_What needs to be done_.
Every line below must be reproduced exactly. Copy them all.

[Object data in JSON]
==============================

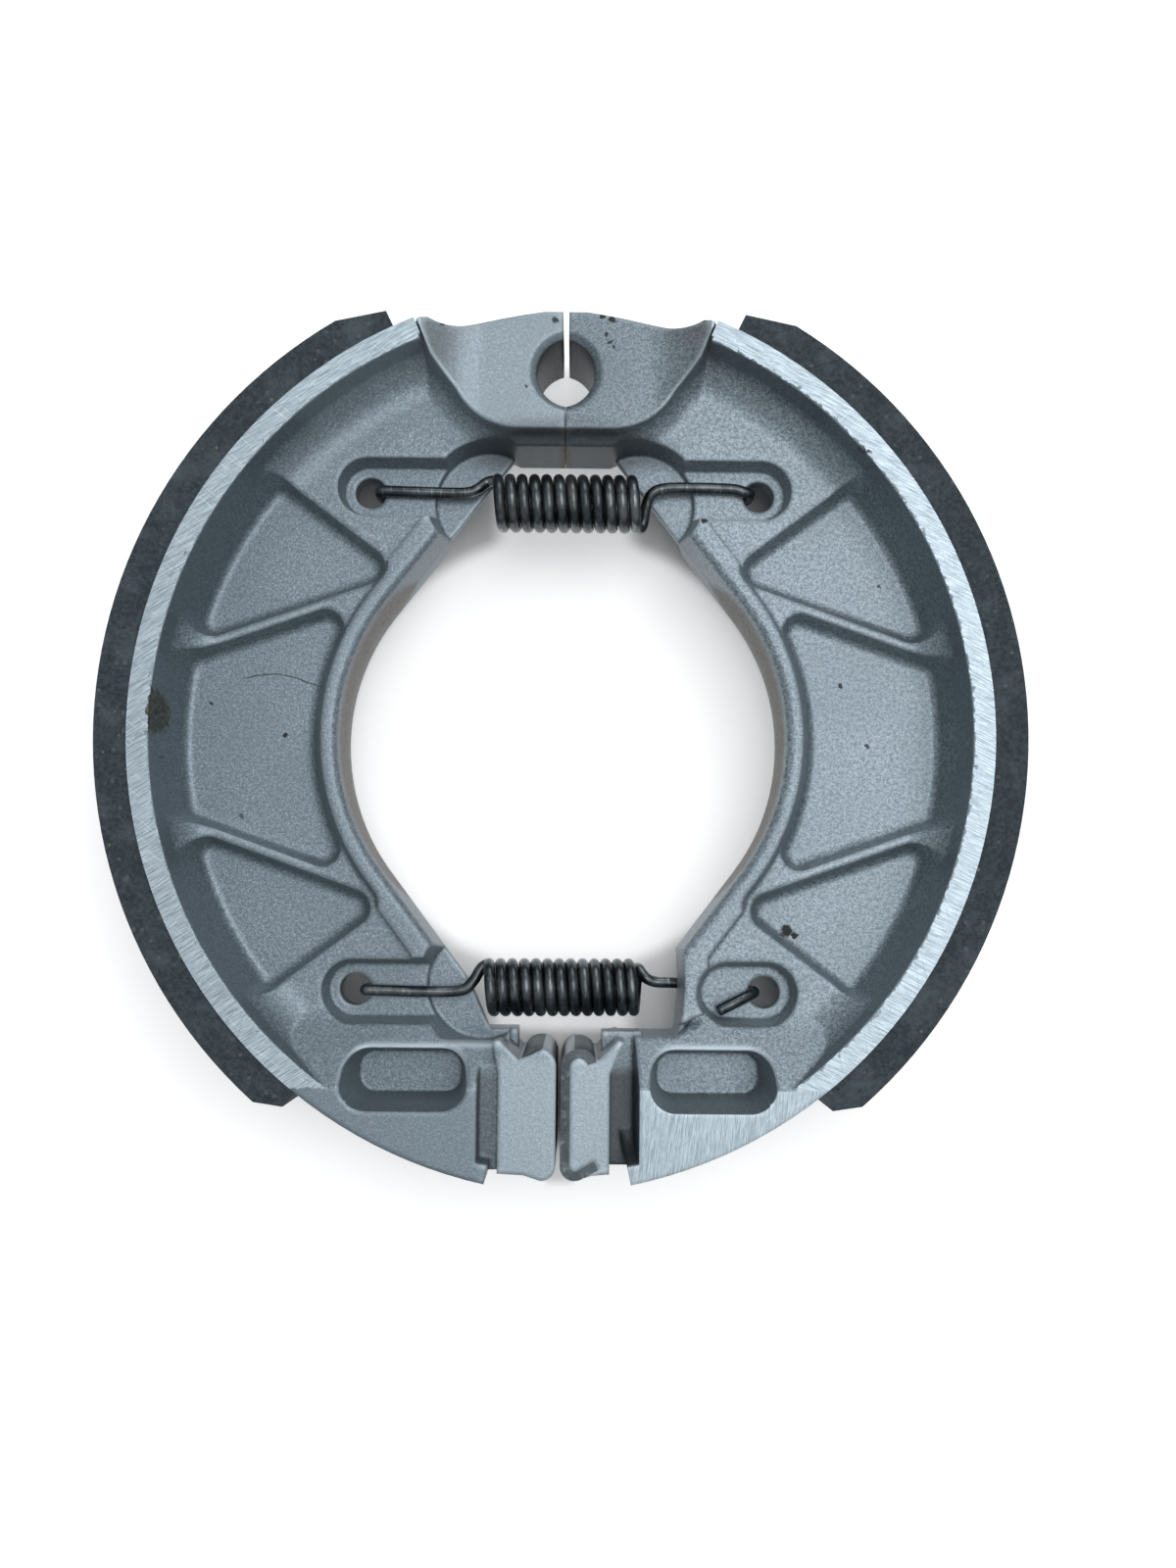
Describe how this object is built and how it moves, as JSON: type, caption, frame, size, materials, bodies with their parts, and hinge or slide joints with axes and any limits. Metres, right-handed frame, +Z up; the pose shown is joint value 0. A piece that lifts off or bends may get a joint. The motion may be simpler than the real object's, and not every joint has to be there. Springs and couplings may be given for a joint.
{
  "type": "drum brake shoe pair",
  "caption": "Pair of die-cast drum brake shoes with bonded linings and steel cam plates, joined by tension springs; pivots on an anchor pin, opens at the cam end.",
  "frame": {"origin": "centre of the outline across X and Y, on the plane the lower rim edges rest on", "axes": "+X across the pair to the shoe shown face B up, +Y towards the anchor end, +Z up, along the drum's axis"},
  "size_m": [0.1236, 0.1174, 0.025],
  "materials": {
    "casting": "satin grainy die casting with ground rim edges",
    "lining": "dark moulded friction lining, matt",
    "plate": "plain bent steel strip",
    "spring": "dark oiled spring steel"
  },
  "bodies": {
    "left_half": {"left_shoe": "casting", "left_lining": "lining", "left_cam_plate": "plate", "upper_spring": "spring", "lower_spring": "spring"},
    "right_half": {"right_shoe": "casting", "right_lining": "lining", "right_cam_plate": "plate"}
  },
  "joints": [
    {"name": "shoe_swing", "type": "hinge", "parent": "left_half", "child": "right_half", "pos_m": [0, 0.0502, 0.0125], "axis": [0, 0, 1], "range_deg": [0, 5], "stiffness_Nm_per_rad": 30, "springref_deg": -8.59, "deforming": ["upper_spring", "lower_spring"]}
  ]
}
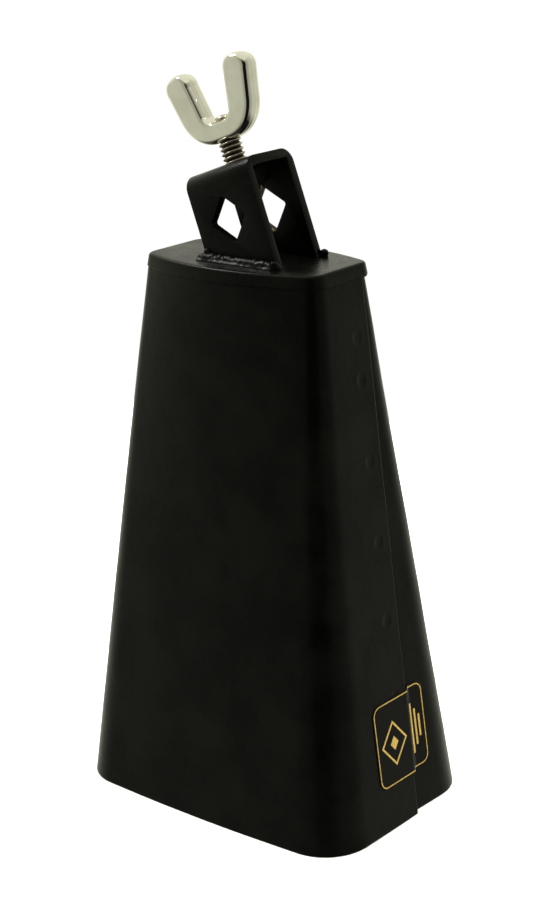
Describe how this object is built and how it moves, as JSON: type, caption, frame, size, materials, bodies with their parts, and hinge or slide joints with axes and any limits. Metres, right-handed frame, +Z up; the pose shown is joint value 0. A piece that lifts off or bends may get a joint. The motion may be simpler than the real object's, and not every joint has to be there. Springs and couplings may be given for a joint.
{
  "type": "cowbell",
  "caption": "Mountable percussion cowbell: a tapering spot-welded steel bell, open at the mouth, with a leaning rod bracket on its cap and a helical wing clamp screw.",
  "frame": {"origin": "centre of the mouth plane, on the surface that the bell stands on", "axes": "+Z up the bell towards the cap, +X towards the narrow side with the lap seam's label, -Y towards the front wide face"},
  "size_m": [0.0962, 0.0662, 0.206],
  "materials": {
    "black_paint": "semi-matt black powder coat with a fine grain",
    "stud_steel": "dull plated thread",
    "bright_chrome": "bright chrome plate on a casting",
    "label_vinyl": "black vinyl with a gold printed border"
  },
  "bodies": {
    "bell": {"front_shell": "black_paint", "rear_shell": "black_paint", "top_cap": "black_paint", "mount_bracket": "black_paint", "bracket_weld_front": "black_paint", "bracket_weld_rear": "black_paint", "label": "label_vinyl"},
    "screw_point": {"stud_point": "stud_steel"},
    "wing_screw": {"clamp_stud": "stud_steel", "wing_head": "bright_chrome"}
  },
  "joints": [
    {"name": "screw_feed", "type": "slide", "parent": "bell", "child": "screw_point", "axis": [-0.3338, 0, 0.9426], "range_m": [-0.0059, 0.0071]},
    {"name": "screw_turn", "type": "hinge", "parent": "screw_point", "child": "wing_screw", "pos_m": [-0.00514, 0, 0.177], "axis": [-0.3338, 0, 0.9426], "range_deg": [-1644, 1984]}
  ],
  "couplings": [
    {"joint": "screw_feed", "follows": "screw_turn", "m_per_rad": 0.00020213}
  ]
}
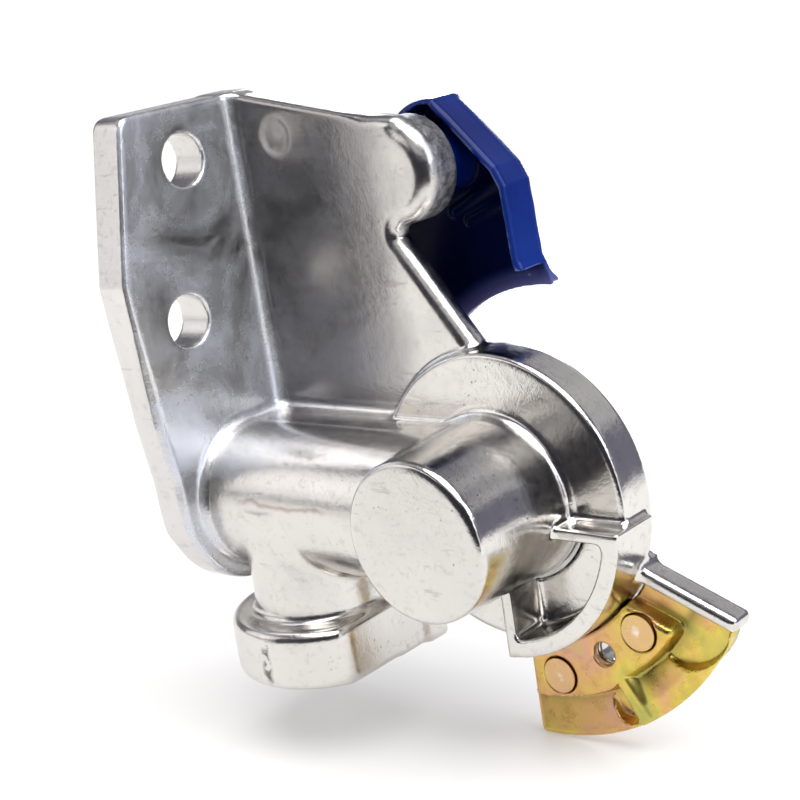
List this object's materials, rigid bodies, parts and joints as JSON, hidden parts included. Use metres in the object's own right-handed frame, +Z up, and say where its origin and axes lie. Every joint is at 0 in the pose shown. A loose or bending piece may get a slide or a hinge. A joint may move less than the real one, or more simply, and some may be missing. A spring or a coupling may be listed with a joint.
{
  "type": "quick disconnect coupler",
  "caption": "Wall-mounted die-cast air-line coupler with a plated detent plate and a blue dust cover that swings down over its seal.",
  "frame": {"origin": "centre of the two-bolt circle on the mounting face", "axes": "+X away from the wall, +Y the way the seal faces, +Z up, away from the hose port"},
  "size_m": [0.1477, 0.0788, 0.1705],
  "materials": {
    "cast_aluminium": "die-cast, semi-bright",
    "zinc_yellow": "yellow zinc plate",
    "blue_paint": "gloss",
    "black_rubber": "matt",
    "bright_steel": "bright zinc",
    "spring_steel": "oiled",
    "plug_steel": "plain",
    "cast_rivet": "plain",
    "white_plastic": "matt",
    "fibre": "matt",
    "bronze": "sintered"
  },
  "bodies": {
    "coupler": {"body_casting": "cast_aluminium", "detent_plate": "zinc_yellow", "rivet_upper": "zinc_yellow", "rivet_lower": "zinc_yellow", "face_seal": "black_rubber", "seal_ring": "bright_steel", "filter_frame": "white_plastic", "filter_mesh": "bright_steel", "filter_cap": "white_plastic", "filter_spring": "spring_steel", "filter_oring": "black_rubber", "rear_plug": "plug_steel", "rear_gasket": "fibre", "pivot_pin": "bright_steel", "thrust_washer": "bright_steel", "wave_washer": "spring_steel", "flat_washer": "bright_steel", "pin_clip": "spring_steel", "stop_pin": "plug_steel"},
    "cover": {"dust_cover": "blue_paint", "cover_pad": "black_rubber", "pad_rivet": "cast_rivet", "pivot_bush": "bronze"}
  },
  "joints": [
    {"name": "cover_hinge", "type": "hinge", "parent": "coupler", "child": "cover", "pos_m": [0.062, 0.045, 0.011], "axis": [0, -1, 0], "range_deg": [0, 42]}
  ]
}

==============================

_Worked answer_.
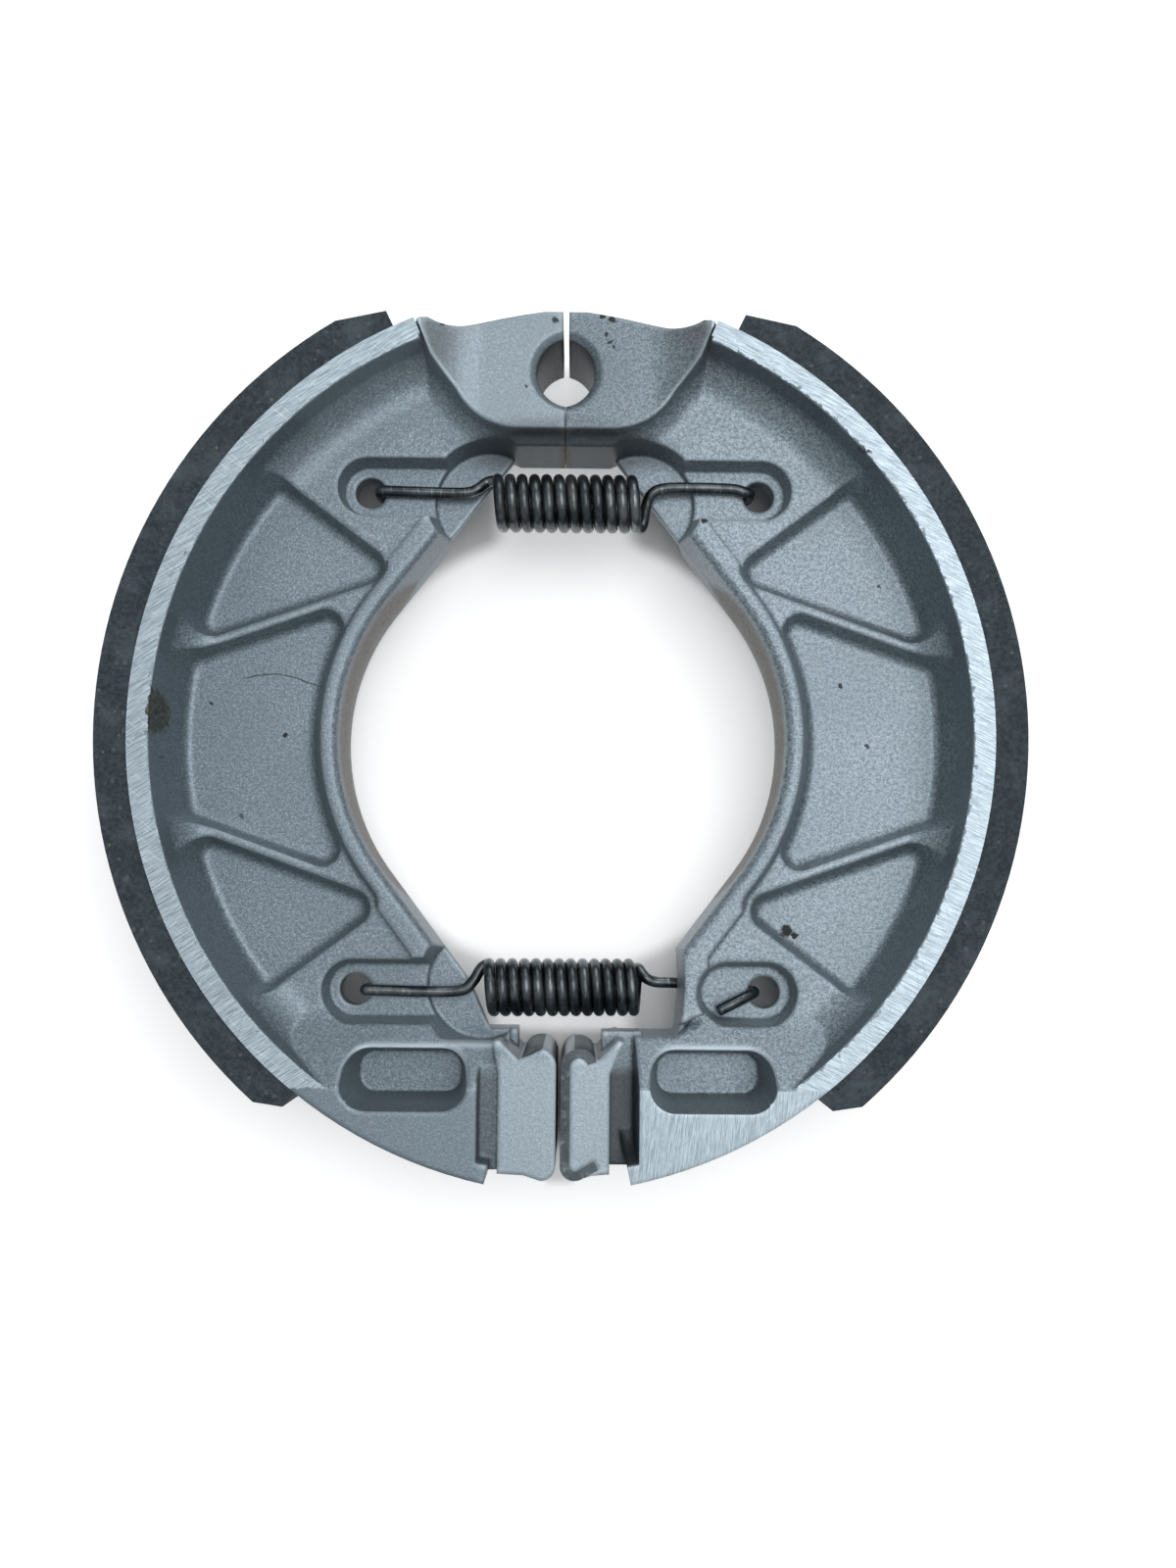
Describe how this object is built and how it moves, as JSON: type, caption, frame, size, materials, bodies with their parts, and hinge or slide joints with axes and any limits. Metres, right-handed frame, +Z up; the pose shown is joint value 0. A piece that lifts off or bends may get a joint. The motion may be simpler than the real object's, and not every joint has to be there. Springs and couplings may be given for a joint.
{
  "type": "drum brake shoe pair",
  "caption": "Pair of die-cast drum brake shoes with bonded linings and steel cam plates, joined by tension springs; pivots on an anchor pin, opens at the cam end.",
  "frame": {"origin": "centre of the outline across X and Y, on the plane the lower rim edges rest on", "axes": "+X across the pair to the shoe shown face B up, +Y towards the anchor end, +Z up, along the drum's axis"},
  "size_m": [0.1236, 0.1174, 0.025],
  "materials": {
    "casting": "satin grainy die casting with ground rim edges",
    "lining": "dark moulded friction lining, matt",
    "plate": "plain bent steel strip",
    "spring": "dark oiled spring steel"
  },
  "bodies": {
    "left_half": {"left_shoe": "casting", "left_lining": "lining", "left_cam_plate": "plate", "upper_spring": "spring", "lower_spring": "spring"},
    "right_half": {"right_shoe": "casting", "right_lining": "lining", "right_cam_plate": "plate"}
  },
  "joints": [
    {"name": "shoe_swing", "type": "hinge", "parent": "left_half", "child": "right_half", "pos_m": [0, 0.0502, 0.0125], "axis": [0, 0, 1], "range_deg": [0, 5], "stiffness_Nm_per_rad": 30, "springref_deg": -8.59, "deforming": ["upper_spring", "lower_spring"]}
  ]
}
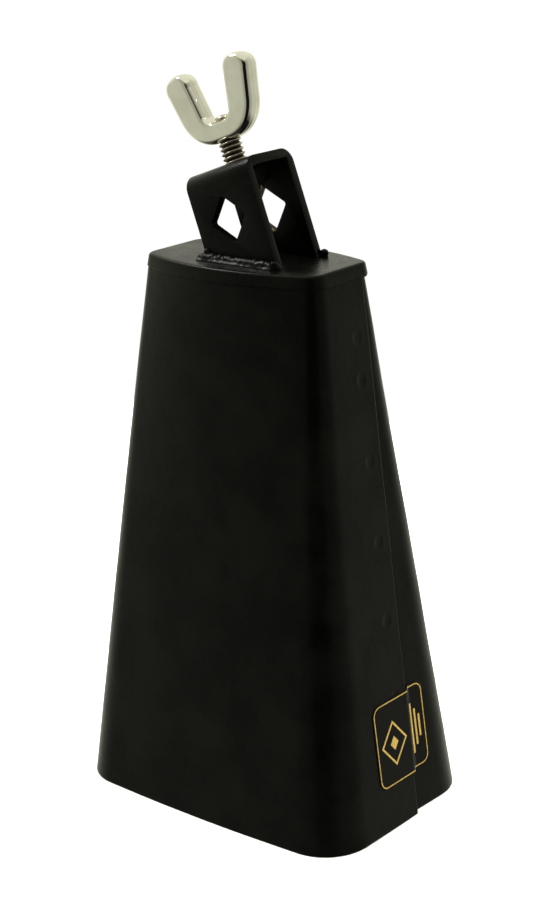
Describe how this object is built and how it moves, as JSON: type, caption, frame, size, materials, bodies with their parts, and hinge or slide joints with axes and any limits. Metres, right-handed frame, +Z up; the pose shown is joint value 0. A piece that lifts off or bends may get a joint. The motion may be simpler than the real object's, and not every joint has to be there. Springs and couplings may be given for a joint.
{
  "type": "cowbell",
  "caption": "Mountable percussion cowbell: a tapering spot-welded steel bell, open at the mouth, with a leaning rod bracket on its cap and a helical wing clamp screw.",
  "frame": {"origin": "centre of the mouth plane, on the surface that the bell stands on", "axes": "+Z up the bell towards the cap, +X towards the narrow side with the lap seam's label, -Y towards the front wide face"},
  "size_m": [0.0962, 0.0662, 0.206],
  "materials": {
    "black_paint": "semi-matt black powder coat with a fine grain",
    "stud_steel": "dull plated thread",
    "bright_chrome": "bright chrome plate on a casting",
    "label_vinyl": "black vinyl with a gold printed border"
  },
  "bodies": {
    "bell": {"front_shell": "black_paint", "rear_shell": "black_paint", "top_cap": "black_paint", "mount_bracket": "black_paint", "bracket_weld_front": "black_paint", "bracket_weld_rear": "black_paint", "label": "label_vinyl"},
    "screw_point": {"stud_point": "stud_steel"},
    "wing_screw": {"clamp_stud": "stud_steel", "wing_head": "bright_chrome"}
  },
  "joints": [
    {"name": "screw_feed", "type": "slide", "parent": "bell", "child": "screw_point", "axis": [-0.3338, 0, 0.9426], "range_m": [-0.0059, 0.0071]},
    {"name": "screw_turn", "type": "hinge", "parent": "screw_point", "child": "wing_screw", "pos_m": [-0.00514, 0, 0.177], "axis": [-0.3338, 0, 0.9426], "range_deg": [-1644, 1984]}
  ],
  "couplings": [
    {"joint": "screw_feed", "follows": "screw_turn", "m_per_rad": 0.00020213}
  ]
}
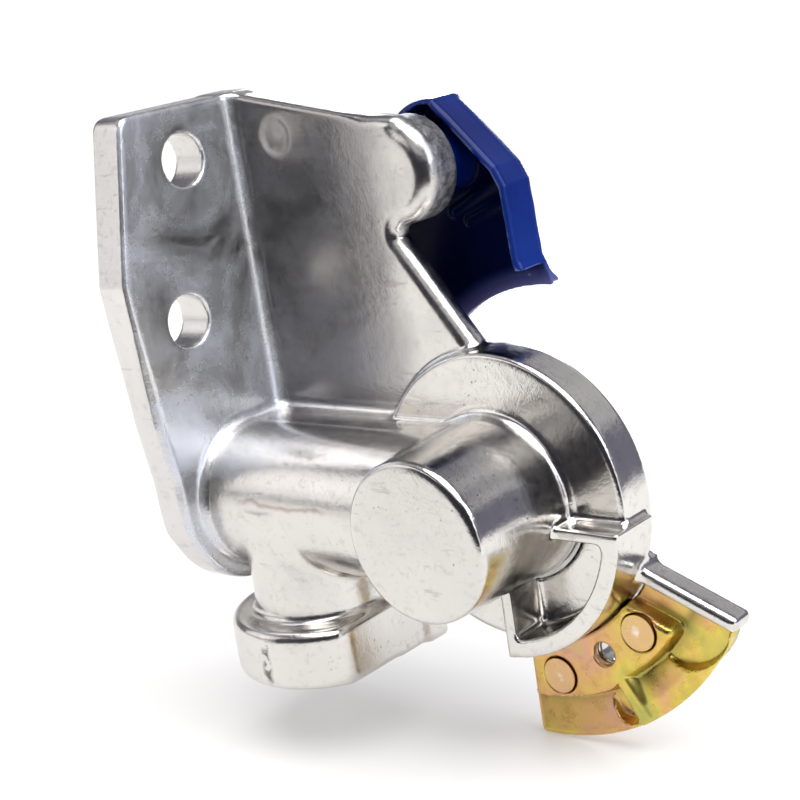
List this object's materials, rigid bodies, parts and joints as JSON, hidden parts included. Use metres in the object's own right-handed frame, +Z up, and say where its origin and axes lie. Every joint is at 0 in the pose shown. A loose or bending piece may get a slide or a hinge. A joint may move less than the real one, or more simply, and some may be missing. A spring or a coupling may be listed with a joint.
{
  "type": "quick disconnect coupler",
  "caption": "Wall-mounted die-cast air-line coupler with a plated detent plate and a blue dust cover that swings down over its seal.",
  "frame": {"origin": "centre of the two-bolt circle on the mounting face", "axes": "+X away from the wall, +Y the way the seal faces, +Z up, away from the hose port"},
  "size_m": [0.1477, 0.0788, 0.1705],
  "materials": {
    "cast_aluminium": "die-cast, semi-bright",
    "zinc_yellow": "yellow zinc plate",
    "blue_paint": "gloss",
    "black_rubber": "matt",
    "bright_steel": "bright zinc",
    "spring_steel": "oiled",
    "plug_steel": "plain",
    "cast_rivet": "plain",
    "white_plastic": "matt",
    "fibre": "matt",
    "bronze": "sintered"
  },
  "bodies": {
    "coupler": {"body_casting": "cast_aluminium", "detent_plate": "zinc_yellow", "rivet_upper": "zinc_yellow", "rivet_lower": "zinc_yellow", "face_seal": "black_rubber", "seal_ring": "bright_steel", "filter_frame": "white_plastic", "filter_mesh": "bright_steel", "filter_cap": "white_plastic", "filter_spring": "spring_steel", "filter_oring": "black_rubber", "rear_plug": "plug_steel", "rear_gasket": "fibre", "pivot_pin": "bright_steel", "thrust_washer": "bright_steel", "wave_washer": "spring_steel", "flat_washer": "bright_steel", "pin_clip": "spring_steel", "stop_pin": "plug_steel"},
    "cover": {"dust_cover": "blue_paint", "cover_pad": "black_rubber", "pad_rivet": "cast_rivet", "pivot_bush": "bronze"}
  },
  "joints": [
    {"name": "cover_hinge", "type": "hinge", "parent": "coupler", "child": "cover", "pos_m": [0.062, 0.045, 0.011], "axis": [0, -1, 0], "range_deg": [0, 42]}
  ]
}